El filigranesco heredado del Barroco, articulando el nuevo refinamiento que sería desarrollado como Clásico, comenzó a resonar o más bien a conquistar con la exquisitez de su hechura. El virtuosismo de LeeAnne Thompson transitó los tres movimientos Allegro, Un poco Andante y Allegro di Molto con una sonoridad que desplegaba la suavidad y la elegancia dispuestas por una orquesta reducida en concentrado camerístico. Desprovista de percusiones, prevaleció como el único aliento – la solista – especificada por el compositor. La muestra protoclásica y excelente hizo merecer a la maestra Thompson, con su hilvanado formato de cámara, cada aplauso de los muchos que seguirá mereciendo, sin duda, en el trayecto profesional con su instrumento.
Para la segunda mitad del programa, un nuevo despliegue o mejor dicho, un nuevo doble despliegue tendría lugar: la perfecta Sinfonía No. 4, Op. 98 de Johannes Brahms, compuesta en la plenitud de su madurez artística, sería dirigida de memoria por el maestro Lomónaco, sabedor de cada minuciosidad y de cada profusión de matices descritos en el encomiástico pentagrama. Formada por cuatro movimientos, casi todos alegres, enmarcan al segundo que es un Andante Moderato, reflexivo y evocador mediante una melodía perfecta de pizzicatos y alientos, que entre todos, dieron una nueva definición a lo más profundo del arte de la Música.
En sus comienzos, el Allegro non troppo es sutil y hasta con un halo de misterio que en cuestión de segundos se transforma inesperadamente en compases desbordados para la imaginación de cualquiera. La sinfónica, de nuevo en su frecuente dotación instrumental, con familias prácticamente completas, escalaba fastuosa las intensidades emocionantes de cada fraseo. La cuerda grave, con los chelos al frente, siempre suntuosos y los metales, con cornos enseñoreados respondiéndole al fagot, eran un amasijo de armonías fortalecidas con percusiones en un remolino que se elevaba hasta tocar el alma, cumpliendo así el seguro propósito de la partitura.

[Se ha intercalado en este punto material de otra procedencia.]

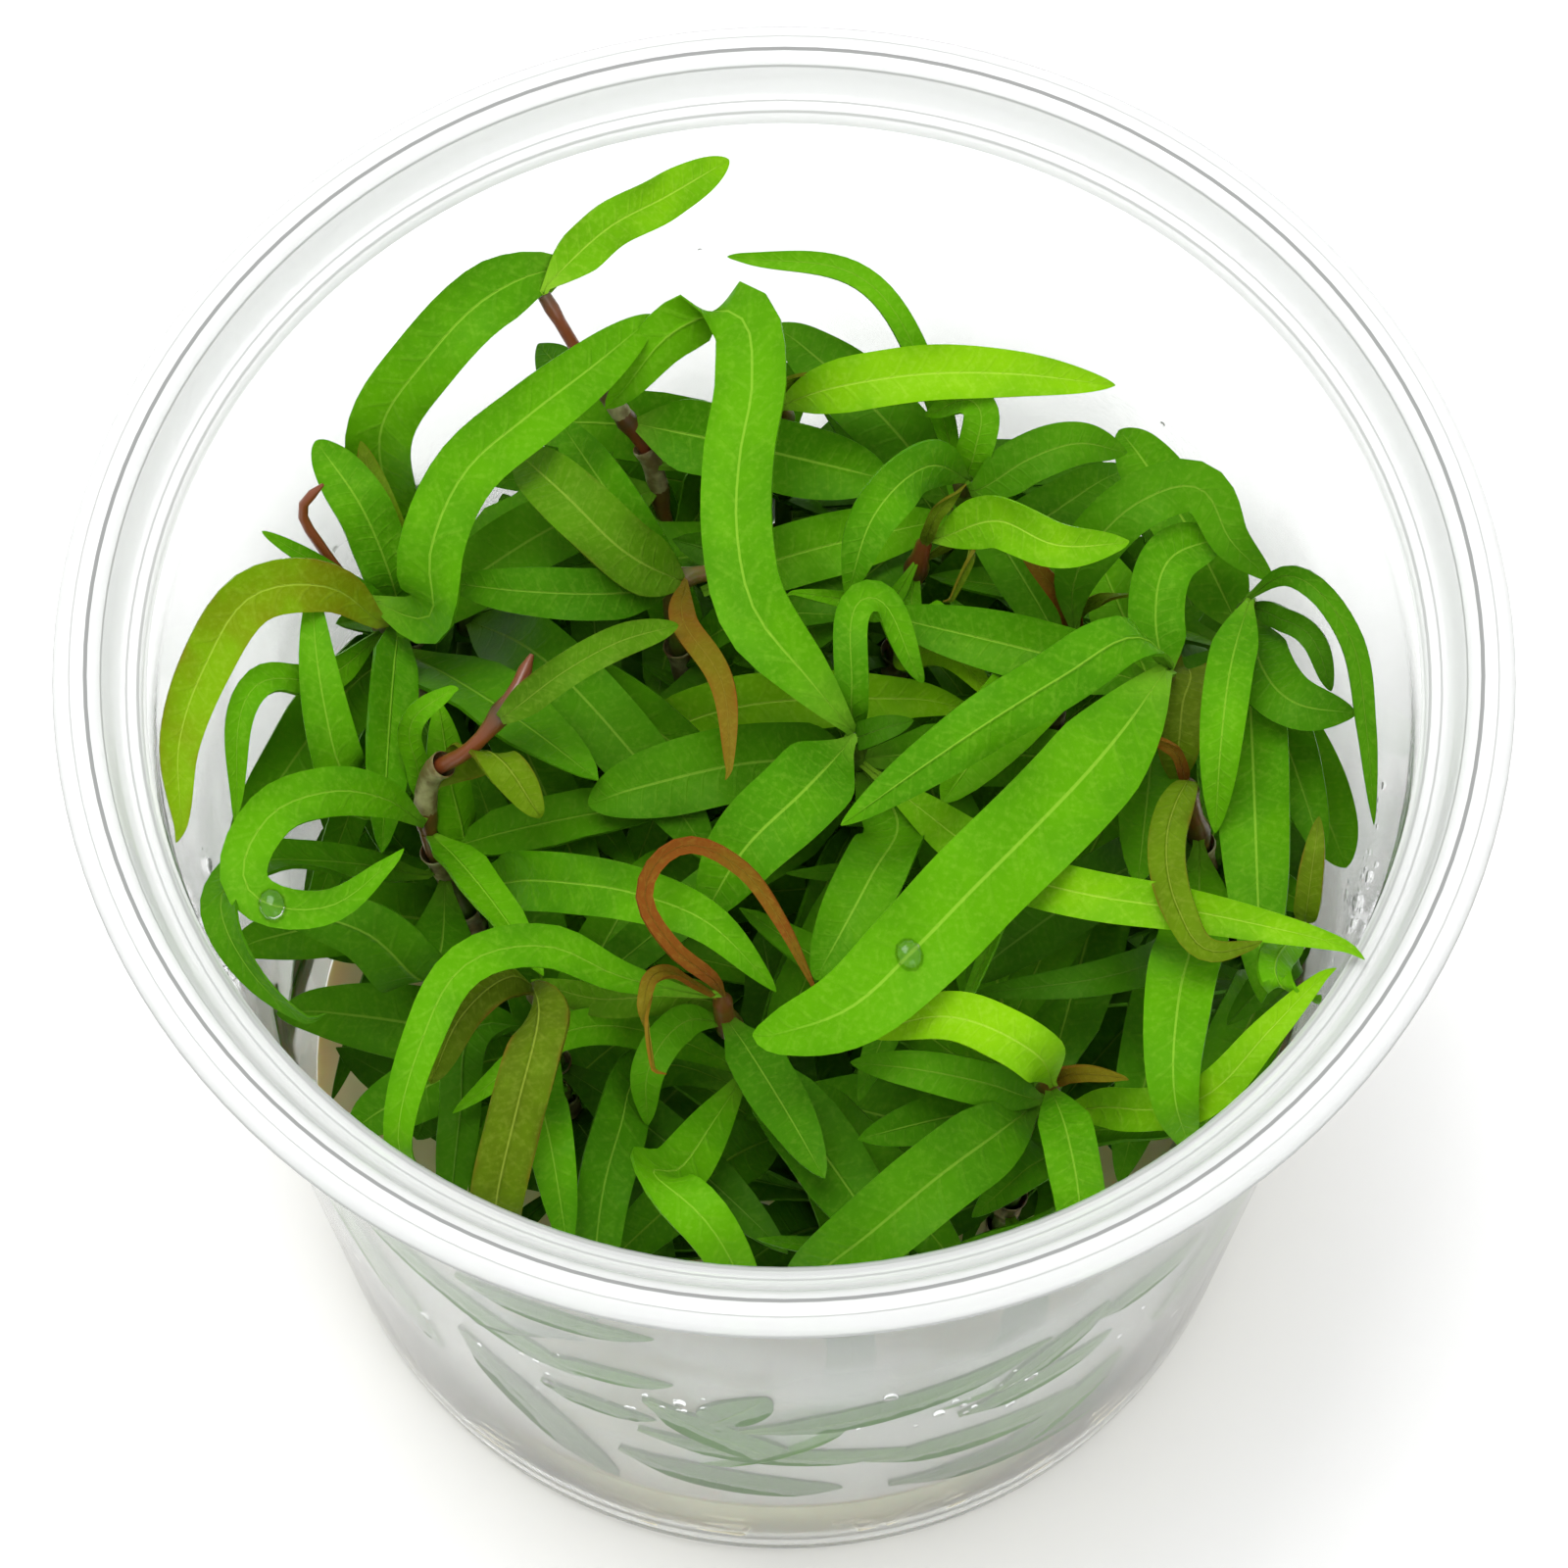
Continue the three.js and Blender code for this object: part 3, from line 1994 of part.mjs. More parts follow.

Los allegros finales, Jocoso – el tercer movimiento – y Enérgico apasionado – el cuarto – son la simple demostración de las grandes densidades con que componía Johannes Brahms, instalado defensor de una estirpe clásica, disuelta hacía más de seis décadas según lo que marca la vigencia del periodo, lo que le hizo acreedor a críticas – injustamente – por no progresar hacia senderos nuevos, según las reguladas tendencias del siglo XIX. Pero sus designios fueron los correctos, tal como al final lo determina la Historia y como lo determina el fuerte, nutrido aplauso que arranca cada pieza suya, como la disfrutada en este que fue el octavo programa de la Orquesta Sinfónica de Yucatán. ¡Bravo!